Structured object records
>> start

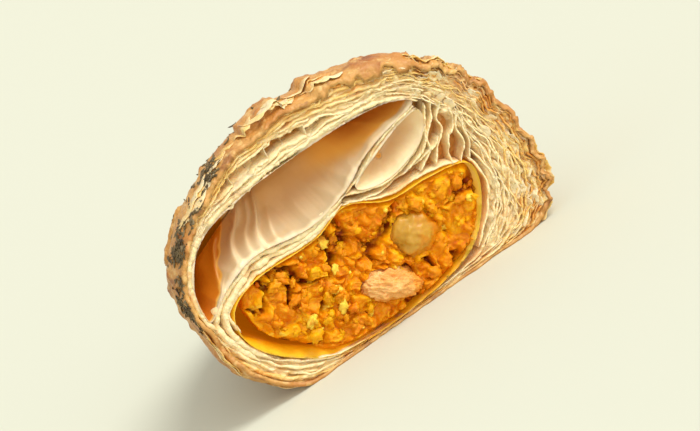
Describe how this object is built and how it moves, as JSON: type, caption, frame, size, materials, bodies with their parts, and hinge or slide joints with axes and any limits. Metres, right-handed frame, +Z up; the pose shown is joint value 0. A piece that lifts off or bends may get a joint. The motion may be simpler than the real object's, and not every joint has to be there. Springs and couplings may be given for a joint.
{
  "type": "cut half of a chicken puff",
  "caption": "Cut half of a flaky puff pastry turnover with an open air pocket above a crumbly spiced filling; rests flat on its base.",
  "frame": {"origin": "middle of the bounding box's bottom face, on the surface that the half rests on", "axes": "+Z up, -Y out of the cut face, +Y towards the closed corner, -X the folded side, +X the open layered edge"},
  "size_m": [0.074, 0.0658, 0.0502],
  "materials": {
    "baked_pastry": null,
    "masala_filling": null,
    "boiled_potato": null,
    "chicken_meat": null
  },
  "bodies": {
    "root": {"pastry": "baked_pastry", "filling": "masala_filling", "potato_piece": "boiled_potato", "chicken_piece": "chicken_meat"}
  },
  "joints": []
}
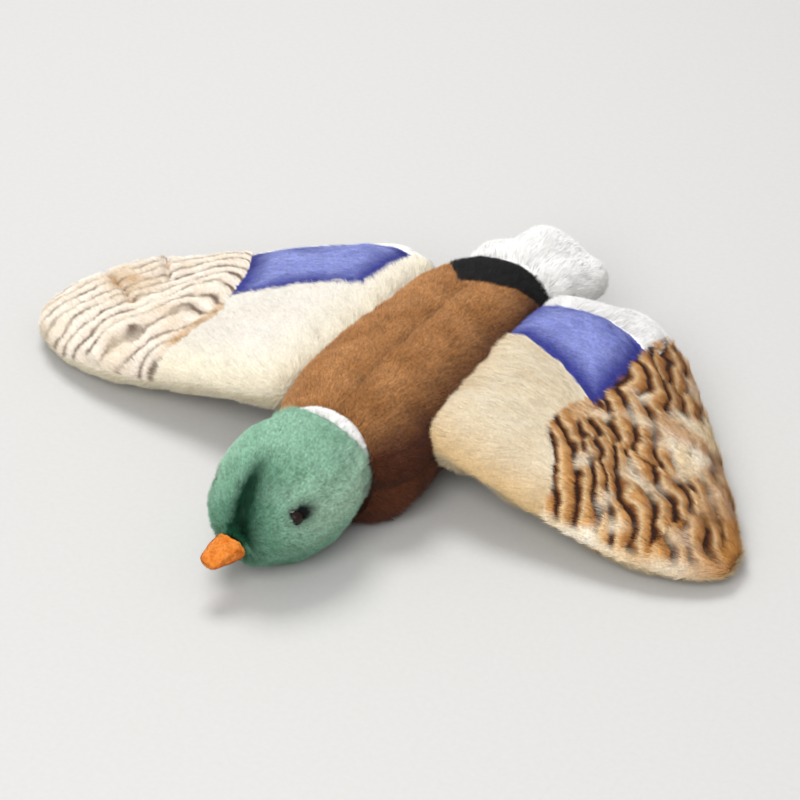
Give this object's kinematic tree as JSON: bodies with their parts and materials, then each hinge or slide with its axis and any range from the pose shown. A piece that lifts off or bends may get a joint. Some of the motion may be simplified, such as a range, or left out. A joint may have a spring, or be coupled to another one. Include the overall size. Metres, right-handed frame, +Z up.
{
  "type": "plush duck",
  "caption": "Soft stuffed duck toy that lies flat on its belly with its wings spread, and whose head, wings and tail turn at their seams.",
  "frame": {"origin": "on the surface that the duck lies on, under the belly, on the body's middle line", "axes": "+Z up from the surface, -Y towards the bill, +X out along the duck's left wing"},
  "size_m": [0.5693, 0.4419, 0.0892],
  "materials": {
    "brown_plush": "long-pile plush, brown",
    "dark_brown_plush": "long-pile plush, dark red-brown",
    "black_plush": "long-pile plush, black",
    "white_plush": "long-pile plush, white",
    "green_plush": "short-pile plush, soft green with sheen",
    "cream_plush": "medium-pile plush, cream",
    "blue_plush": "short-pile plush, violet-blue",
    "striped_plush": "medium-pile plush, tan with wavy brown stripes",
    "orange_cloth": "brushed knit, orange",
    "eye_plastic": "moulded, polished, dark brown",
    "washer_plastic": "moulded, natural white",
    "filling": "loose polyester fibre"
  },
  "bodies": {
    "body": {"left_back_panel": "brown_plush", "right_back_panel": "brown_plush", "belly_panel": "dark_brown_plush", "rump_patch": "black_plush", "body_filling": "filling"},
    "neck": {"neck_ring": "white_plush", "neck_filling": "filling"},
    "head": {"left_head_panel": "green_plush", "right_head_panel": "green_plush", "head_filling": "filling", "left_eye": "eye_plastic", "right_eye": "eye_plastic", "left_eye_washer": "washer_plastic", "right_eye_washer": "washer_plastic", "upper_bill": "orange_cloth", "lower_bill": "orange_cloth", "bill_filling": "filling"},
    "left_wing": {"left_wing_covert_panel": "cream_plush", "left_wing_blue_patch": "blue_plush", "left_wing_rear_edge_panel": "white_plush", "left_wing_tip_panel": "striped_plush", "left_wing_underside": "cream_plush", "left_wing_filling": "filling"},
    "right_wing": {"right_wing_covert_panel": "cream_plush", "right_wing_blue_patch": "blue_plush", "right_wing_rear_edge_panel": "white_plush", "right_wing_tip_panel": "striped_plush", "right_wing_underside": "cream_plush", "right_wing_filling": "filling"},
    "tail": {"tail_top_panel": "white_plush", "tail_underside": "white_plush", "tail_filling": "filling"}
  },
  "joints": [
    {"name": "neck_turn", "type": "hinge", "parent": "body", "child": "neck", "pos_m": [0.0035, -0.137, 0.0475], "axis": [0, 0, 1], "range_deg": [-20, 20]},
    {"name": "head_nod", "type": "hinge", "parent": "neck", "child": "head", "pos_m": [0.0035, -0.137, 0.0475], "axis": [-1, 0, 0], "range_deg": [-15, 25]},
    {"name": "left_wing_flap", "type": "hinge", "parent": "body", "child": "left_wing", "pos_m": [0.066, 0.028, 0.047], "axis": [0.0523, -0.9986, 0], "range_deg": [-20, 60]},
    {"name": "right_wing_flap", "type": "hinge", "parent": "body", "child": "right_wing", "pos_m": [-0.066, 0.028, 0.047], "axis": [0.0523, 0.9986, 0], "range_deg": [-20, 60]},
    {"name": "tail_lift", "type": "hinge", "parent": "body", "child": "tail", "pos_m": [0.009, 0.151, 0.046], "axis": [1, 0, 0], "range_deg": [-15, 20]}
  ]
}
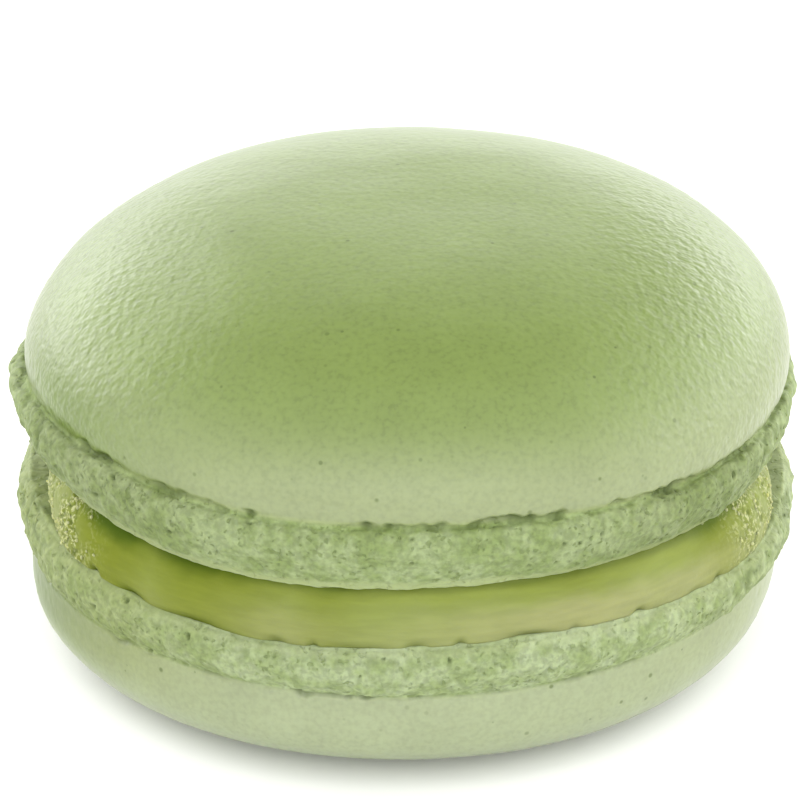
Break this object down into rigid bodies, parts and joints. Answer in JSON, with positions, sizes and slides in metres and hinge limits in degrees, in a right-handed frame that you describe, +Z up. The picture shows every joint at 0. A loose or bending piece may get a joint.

>> end

● **TO DO**: Quote the data in full, keeping each word unchanged.

● **SOLUTION BELOW**:
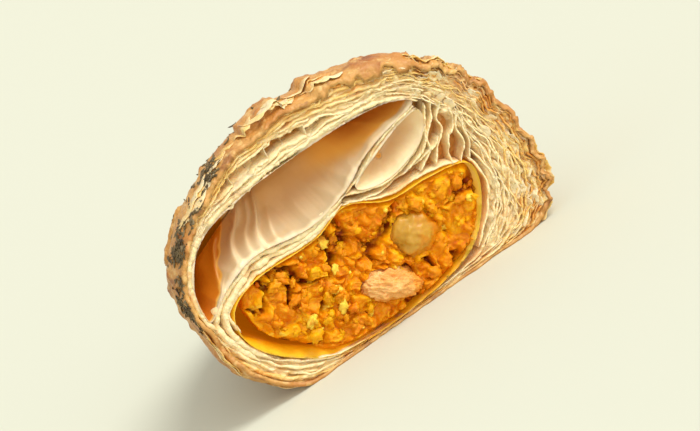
Describe how this object is built and how it moves, as JSON: type, caption, frame, size, materials, bodies with their parts, and hinge or slide joints with axes and any limits. Metres, right-handed frame, +Z up; the pose shown is joint value 0. A piece that lifts off or bends may get a joint. The motion may be simpler than the real object's, and not every joint has to be there. Springs and couplings may be given for a joint.
{
  "type": "cut half of a chicken puff",
  "caption": "Cut half of a flaky puff pastry turnover with an open air pocket above a crumbly spiced filling; rests flat on its base.",
  "frame": {"origin": "middle of the bounding box's bottom face, on the surface that the half rests on", "axes": "+Z up, -Y out of the cut face, +Y towards the closed corner, -X the folded side, +X the open layered edge"},
  "size_m": [0.074, 0.0658, 0.0502],
  "materials": {
    "baked_pastry": null,
    "masala_filling": null,
    "boiled_potato": null,
    "chicken_meat": null
  },
  "bodies": {
    "root": {"pastry": "baked_pastry", "filling": "masala_filling", "potato_piece": "boiled_potato", "chicken_piece": "chicken_meat"}
  },
  "joints": []
}
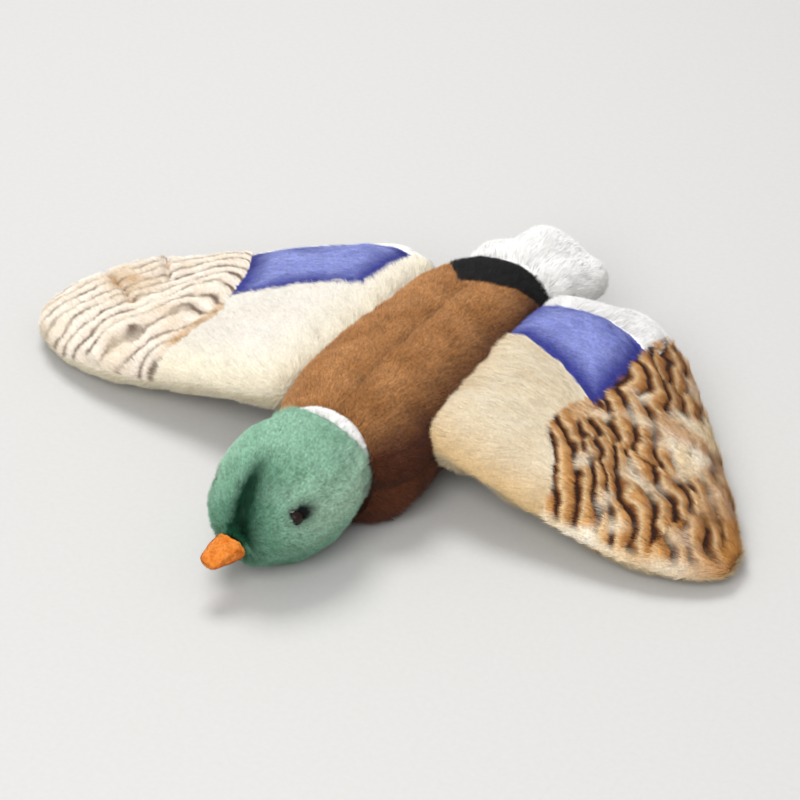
Give this object's kinematic tree as JSON: bodies with their parts and materials, then each hinge or slide with its axis and any range from the pose shown. A piece that lifts off or bends may get a joint. Some of the motion may be simplified, such as a range, or left out. A joint may have a spring, or be coupled to another one. Include the overall size. Metres, right-handed frame, +Z up.
{
  "type": "plush duck",
  "caption": "Soft stuffed duck toy that lies flat on its belly with its wings spread, and whose head, wings and tail turn at their seams.",
  "frame": {"origin": "on the surface that the duck lies on, under the belly, on the body's middle line", "axes": "+Z up from the surface, -Y towards the bill, +X out along the duck's left wing"},
  "size_m": [0.5693, 0.4419, 0.0892],
  "materials": {
    "brown_plush": "long-pile plush, brown",
    "dark_brown_plush": "long-pile plush, dark red-brown",
    "black_plush": "long-pile plush, black",
    "white_plush": "long-pile plush, white",
    "green_plush": "short-pile plush, soft green with sheen",
    "cream_plush": "medium-pile plush, cream",
    "blue_plush": "short-pile plush, violet-blue",
    "striped_plush": "medium-pile plush, tan with wavy brown stripes",
    "orange_cloth": "brushed knit, orange",
    "eye_plastic": "moulded, polished, dark brown",
    "washer_plastic": "moulded, natural white",
    "filling": "loose polyester fibre"
  },
  "bodies": {
    "body": {"left_back_panel": "brown_plush", "right_back_panel": "brown_plush", "belly_panel": "dark_brown_plush", "rump_patch": "black_plush", "body_filling": "filling"},
    "neck": {"neck_ring": "white_plush", "neck_filling": "filling"},
    "head": {"left_head_panel": "green_plush", "right_head_panel": "green_plush", "head_filling": "filling", "left_eye": "eye_plastic", "right_eye": "eye_plastic", "left_eye_washer": "washer_plastic", "right_eye_washer": "washer_plastic", "upper_bill": "orange_cloth", "lower_bill": "orange_cloth", "bill_filling": "filling"},
    "left_wing": {"left_wing_covert_panel": "cream_plush", "left_wing_blue_patch": "blue_plush", "left_wing_rear_edge_panel": "white_plush", "left_wing_tip_panel": "striped_plush", "left_wing_underside": "cream_plush", "left_wing_filling": "filling"},
    "right_wing": {"right_wing_covert_panel": "cream_plush", "right_wing_blue_patch": "blue_plush", "right_wing_rear_edge_panel": "white_plush", "right_wing_tip_panel": "striped_plush", "right_wing_underside": "cream_plush", "right_wing_filling": "filling"},
    "tail": {"tail_top_panel": "white_plush", "tail_underside": "white_plush", "tail_filling": "filling"}
  },
  "joints": [
    {"name": "neck_turn", "type": "hinge", "parent": "body", "child": "neck", "pos_m": [0.0035, -0.137, 0.0475], "axis": [0, 0, 1], "range_deg": [-20, 20]},
    {"name": "head_nod", "type": "hinge", "parent": "neck", "child": "head", "pos_m": [0.0035, -0.137, 0.0475], "axis": [-1, 0, 0], "range_deg": [-15, 25]},
    {"name": "left_wing_flap", "type": "hinge", "parent": "body", "child": "left_wing", "pos_m": [0.066, 0.028, 0.047], "axis": [0.0523, -0.9986, 0], "range_deg": [-20, 60]},
    {"name": "right_wing_flap", "type": "hinge", "parent": "body", "child": "right_wing", "pos_m": [-0.066, 0.028, 0.047], "axis": [0.0523, 0.9986, 0], "range_deg": [-20, 60]},
    {"name": "tail_lift", "type": "hinge", "parent": "body", "child": "tail", "pos_m": [0.009, 0.151, 0.046], "axis": [1, 0, 0], "range_deg": [-15, 20]}
  ]
}
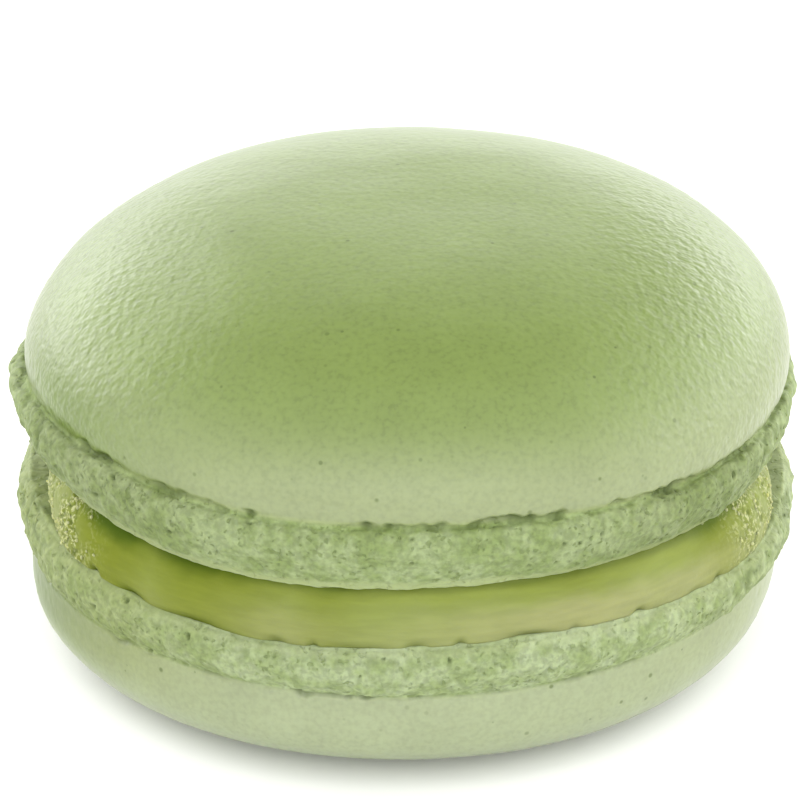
Break this object down into rigid bodies, parts and joints. Answer in JSON, with positions, sizes and slides in metres and hinge limits in degrees, in a right-handed frame that you describe, +Z up. The picture shows every joint at 0. A loose or bending piece may get a joint.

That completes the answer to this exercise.